So those are sort of two, what I would call, conventional ways that leadership development might work, and of course there is value in those, otherwise they probably wouldn’t have existed for so long. However, when we talk about the hidden variable of leadership, we’re actually pointing to something a little different to that. And it’s more what we would call, upstream, it doesn’t focus directly on how to behave or the thinking to have or yourself, it doesn’t focus on who you are. It’s more what you are as a human being, and how the mind works, how the human system works. And we look at that, we explore a description of that, and enabling individuals, people, to have some realizations and insights for themselves, about how the mind functions, anyone’s mind as a human being. And what happens when people have those insights and those realizations about foundational upstream level, is, that enables them to see differently about their own self, about their own behaviours and attitudes, but it comes very much from within, it’s very realized and it’s not directly aimed at, so what comes up is contextually relevant to them, and they start to see the whole, they get a fresh perspective on everything, including their leadership, but actually they’ll get just as much fresh perspective on their home life as well as their leadership. But it’s focusing in a different angle, and it’s not an angle that’s conventionally looked at, to start with when you look at it, you don’t think there’s much there, but then it becomes rich and emergent and from my experience of working in this area, it is much more transformative and pervasive than the other two approaches that I mentioned.
[00:06:13.03] Ankush: Have you got an example of working with a corporate client or a particular executive where, in your words, you’ve pointed them upstream, which has resulted in a significant shift, a transformative shift in their leadership capability for the better?

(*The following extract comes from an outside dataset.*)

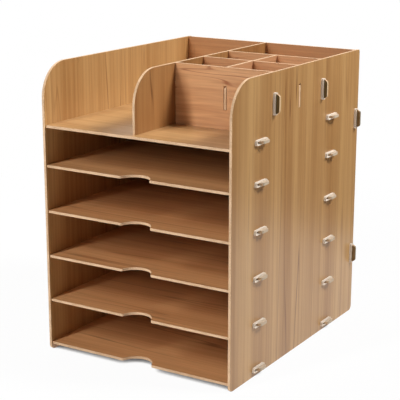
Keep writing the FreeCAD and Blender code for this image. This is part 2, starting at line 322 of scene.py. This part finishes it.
# painted shade: an upright board's tabs are painted dark where they stand out of the side panels
backVeneer = dict(
    sideVeneer,
    faceAxis="Y",
    grainAxis="X",
    lightTone=tone(206, 156, 112),
    darkTone=tone(186, 132, 88),
    lineTone=tone(150, 98, 60),
    tabFaceToneAndPaintedShade=tone(128, 100, 62),
    tabEndToneAndPaintedShade=tone(120, 98, 64),
)

# redder than the rest, with a smaller figure
penBoardVeneer = dict(
    backVeneer,
    lightTone=tone(221, 169, 122),
    darkTone=tone(193, 138, 95),
    lineTone=tone(152, 86, 52),
    bandWidth=0.010,
    bandLength=0.14,
    streakWidth=0.003,
    streakLength=0.08,
    contourWidth=0.014,
    contourLength=0.20,
    lineStrength=0.75,
    patchWidth=0.015,
    patchLength=0.09,
    wander=0.010,
    # painted shade: the tabs' faces are painted dark; their ends keep a pale raw tone
    tabFaceToneAndPaintedShade=tone(104, 86, 50),
    tabEndToneAndPaintedShade=tone(206, 176, 136),
)

middleVeneer = dict(
    sideVeneer,
    grainAxis="Y",
    lightTone=tone(206, 156, 116),
    darkTone=tone(176, 124, 84),
)

collarBoard = {
    "tone": tone(238, 224, 206),
    "shadeTone": tone(222, 204, 182),
    "cutTone": tone(236, 225, 210),
    "toneSpan": (0.35, 0.65),
    "speckSize": 0.0014,
    "speckDetail": 3.0,
    "roughness": 0.7,
    "reliefStrength": 0.25,
    "reliefDepth": 0.0002,
}


# pale board, speckled on its outer face and plain on its cut sides
def makeCollarMaterial():
    material, tree = newMaterial("collarRaw")
    shader = tree.nodes["Principled BSDF"]
    specks = speckNoise(tree, collarBoard["speckSize"], collarBoard["speckDetail"])
    light = remap(tree, specks, *collarBoard["toneSpan"], 0.0, 1.0)
    faceTone = mixTones(tree, light, collarBoard["shadeTone"], collarBoard["tone"])
    colour = mixTones(tree, facingMask(tree, "X"), collarBoard["cutTone"], faceTone)
    tree.links.new(colour, shader.inputs["Base Color"])
    shader.inputs["Roughness"].default_value = collarBoard["roughness"]
    addRelief(tree, shader, collarBoard, specks)
    return material


def namesFrom(start):
    return [name for name in nodes if name.startswith(start)]


# each veneer's look and the boards that wear it
boardFinishes = {
    "sideVeneer": (outerVeneer, ["left_side_panel", "right_side_panel"]),
    "dividerVeneer": (dividerVeneer, ["deck_divider"]),
    "trayVeneer": (trayVeneer, namesFrom("tray_")),
    "deckVeneer": (deckVeneer, ["top_deck"]),
    "backVeneer": (backVeneer, ["back_panel"]),
    "penBoardVeneer": (penBoardVeneer, ["pen_box_front", "pen_box_cross", "pen_box_rear"]),
    "middleVeneer": (middleVeneer, ["pen_box_middle"]),
}


def dress(names, material):
    for name in names:
        for slot in nodes[name].material_slots:
            slot.material = material


def dressNodes():
    for finish, (look, boards) in boardFinishes.items():
        dress(boards, makeBoardMaterial(finish, look))
    dress(namesFrom("collar_"), makeCollarMaterial())


studio = {
    "floorRadius": 9.0,
    "floorSides": 96,
    "floorWhite": 0.90,
    "shadowShare": 0.05,  # how much of the soft shadow shows near the object
    "fadeStart": 0.3,  # where it starts to fade, from the middle of the floor
    "fadeEnd": 0.9,
    "contactReach": 0.04,  # how far the tight shadow looks for a surface
    "contactOpen": 0.27,  # how open the floor is where that shadow ends
    "contactDark": 1.0,
    "worldLevel": 0.03,  # the world's light on the object
    "worldMirrored": 0.35,  # how bright it is in a reflection
    "sheetHalfWidth": 0.62,
    "sheetHalfDepth": 0.47,
    "sheetSoftEdge": 0.12,
    "sheetLevel": 1.0,
    "bounceShare": 0.20,  # how much of the sheet's light reaches the object
}


# the lit sheet that the object stands on, fading out at its edge
def litSheet(tree, coords):
    soft = studio["sheetSoftEdge"]
    level = studio["sheetLevel"]
    for axis, half in (("X", studio["sheetHalfWidth"]), ("Y", studio["sheetHalfDepth"])):
        reach = reachAlong(tree, coords, axis)
        inside = remap(tree, reach, half - soft / 2, half + soft / 2, 1.0, 0.0)
        level = times(tree, inside, level)
    return level


def makeFloorMaterial():
    material, tree = newMaterial("studioFloor")
    tree.nodes.remove(tree.nodes["Principled BSDF"])
    coords = objectCoords(tree)
    sheet = litSheet(tree, coords)
    rays = addNode(tree, "LightPath")
    seen = rays.outputs["Is Camera Ray"]
    mirrored = rays.outputs["Is Glossy Ray"]
    bounced = rays.outputs["Is Diffuse Ray"]

    # the camera sees white, with a tight shadow where the object nearly touches
    contact = addNode(tree, "AmbientOcclusion", inputs={"Distance": studio["contactReach"]})
    darkest = 1.0 - studio["contactDark"]
    shaded = remap(tree, contact.outputs["AO"], 0.0, studio["contactOpen"], darkest, 1.0)
    level = plus(tree, times(tree, seen, shaded), times(tree, mirrored, sheet))
    plain = addNode(tree, "Emission", inputs={"Strength": level}).outputs[0]

    # near the object some of the soft shadow shows too
    reach = addNode(tree, "VectorMath", {"operation": "LENGTH"}, {0: coords}).outputs["Value"]
    plainest = 1.0 - studio["shadowShare"]
    share = remap(tree, reach, studio["fadeStart"], studio["fadeEnd"], plainest, 1.0)
    factor = plus(tree, times(tree, share, seen), mirrored)
    white = studio["floorWhite"]
    matt = addNode(tree, "BsdfDiffuse", inputs={"Color": (white, white, white, 1)}).outputs[0]
    mix = addNode(tree, "MixShader", inputs={0: factor, 1: matt, 2: plain}).outputs[0]

    # the sheet throws some light up at the object
    bounce = times(tree, times(tree, bounced, sheet), studio["bounceShare"])
    glow = addNode(tree, "Emission", inputs={"Strength": bounce}).outputs[0]
    both = addNode(tree, "AddShader", inputs={0: mix, 1: glow}).outputs[0]
    tree.links.new(both, tree.nodes["Material Output"].inputs["Surface"])
    return material


def makeFloor():
    bpy.ops.object.select_all(action="DESELECT")
    radius = studio["floorRadius"]
    sides = studio["floorSides"]
    bpy.ops.mesh.primitive_circle_add(vertices=sides, radius=radius, fill_type="NGON")
    floor = bpy.context.object
    floor.name = "floor"
    floor.data.materials.append(makeFloorMaterial())


def makeWorld():
    world = bpy.data.worlds.new("studio")
    bpy.context.scene.world = world
    world.use_nodes = True
    tree = world.node_tree
    background = tree.nodes["Background"]
    background.inputs["Color"].default_value = (1, 1, 1, 1)
    rays = addNode(tree, "LightPath")
    level = mathNode(tree, "MAXIMUM", rays.outputs["Is Camera Ray"], studio["worldLevel"])
    mirrored = times(tree, rays.outputs["Is Glossy Ray"], studio["worldMirrored"])
    strength = mathNode(tree, "MAXIMUM", level, mirrored)
    tree.links.new(strength, background.inputs["Strength"])


# places and sizes are in metres, powers in watts
keyPlace = (1.1, 0.4, 1.6)
softboxes = {
    "keyRight": {"place": keyPlace, "size": (0.5, 0.5), "power": 18.0},
    "frontStrip": {"place": (-0.38, -1.46, 1.12), "size": (0.14, 1.2), "power": 18.6},
    "frontRight": {"place": (0.20, -1.55, 0.75), "size": (0.14, 0.5), "power": 1.8},
    "fillRear": {"place": (-1.1, 1.0, 1.4), "size": (0.8, 0.8), "power": 8.0},
    "fillLeft": {"place": (-1.7, -0.1, 0.7), "size": (0.8, 0.8), "power": 9.0},
}
softboxTarget = (0.0, 0.0, 0.17)

# a second key in the same place, whose beam fades out down the right side
keyBeam = {
    "target": (-0.237, 0.11, 0.44),
    "angle": 38.0,
    "blend": 0.45,
    "radius": 0.25,
    "power": 100.0,
}


def aimLamp(lamp, place, target):
    holder = bpy.data.objects.new(lamp.name, lamp)
    holder.location = place
    direction = Vector(target) - Vector(place)
    holder.rotation_euler = direction.to_track_quat("-Z", "Y").to_euler()
    bpy.context.scene.collection.objects.link(holder)


def makeLamps():
    for name, look in softboxes.items():
        lamp = bpy.data.lights.new(name, "AREA")
        lamp.shape = "RECTANGLE"
        lamp.size, lamp.size_y = look["size"]
        lamp.energy = look["power"]
        aimLamp(lamp, look["place"], softboxTarget)

    spot = bpy.data.lights.new("keyBeam", "SPOT")
    spot.spot_size = radians(keyBeam["angle"])
    spot.spot_blend = keyBeam["blend"]
    spot.shadow_soft_size = keyBeam["radius"]
    spot.energy = keyBeam["power"]
    aimLamp(spot, keyPlace, keyBeam["target"])


viewpoint = {
    "place": (0.73212, -1.20384, 0.53822),
    "azimuth": 29.7125,
    "elevation": 14.7652,
    "roll": 0.57735,
    "lens": 106.984,
    "sensor": 36.0,
    "sideShift": -0.1,
}


def makeCamera():
    camera = bpy.data.cameras.new("camera")
    camera.sensor_width = viewpoint["sensor"]
    camera.sensor_fit = "HORIZONTAL"
    camera.lens = viewpoint["lens"]
    camera.shift_x = viewpoint["sideShift"]
    holder = bpy.data.objects.new("camera", camera)
    turn = Matrix.Rotation(radians(viewpoint["azimuth"]), 4, "Z")
    tilt = Matrix.Rotation(radians(90 - viewpoint["elevation"]), 4, "X")
    roll = Matrix.Rotation(radians(viewpoint["roll"]), 4, "Z")
    holder.matrix_world = Matrix.Translation(viewpoint["place"]) @ turn @ tilt @ roll
    bpy.context.scene.collection.objects.link(holder)
    bpy.context.scene.camera = holder


dressNodes()
print("boards and collars dressed")
makeFloor()
makeWorld()
print("floor and world ready")
makeLamps()
makeCamera()
bpy.context.scene.view_settings.view_transform = "Standard"
print("lamps and camera ready")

[00:06:32.06] Piers: Sure. I mean a particular situation that pops to mind, this was someone who was, well they were actually running and owning and managing a business so, it was their own family business, I think they were sort of third generation in it. It was a very well known brand, but it had been neglected a little bit, and, the third generation person came in and really wanted to make a difference and get the legacy back and to build what was truly in the value of the business, and, there were from anyone’s perspective lots of challenges that you faced around manufacturing, in the financing and people and the competitive marketplace, and he also had his own thinking about his own role and what he was doing relative to his generation above him, and what he wanted to provide for the generation below. And he was throwing his absolute heart and soul into it, learning anything he could, trying to cope and manage with lots of challenges, I mean he had problems with people being very very disloyal, he had problems with manufacturing, he had the banks wanting to shut things down, almost like every time he went forward, two steps back it was… one step forward two steps back, and he was trying to cope in the way that any leader would, and he’d had lots of support and help in that, but it was taking its toll, if you like, and he was struggling and it wasn’t moving like he wanted it to, and he was at one point thinking, “well is it all worth it?” Sort of thing, and then we worked together, and we didn’t, to start with, talk about his business at all. We just talked about how the mind worked, and he had some realizations, he saw what was going on for him in his mind, and what meaning he’d been creating and what layers he’d been creating.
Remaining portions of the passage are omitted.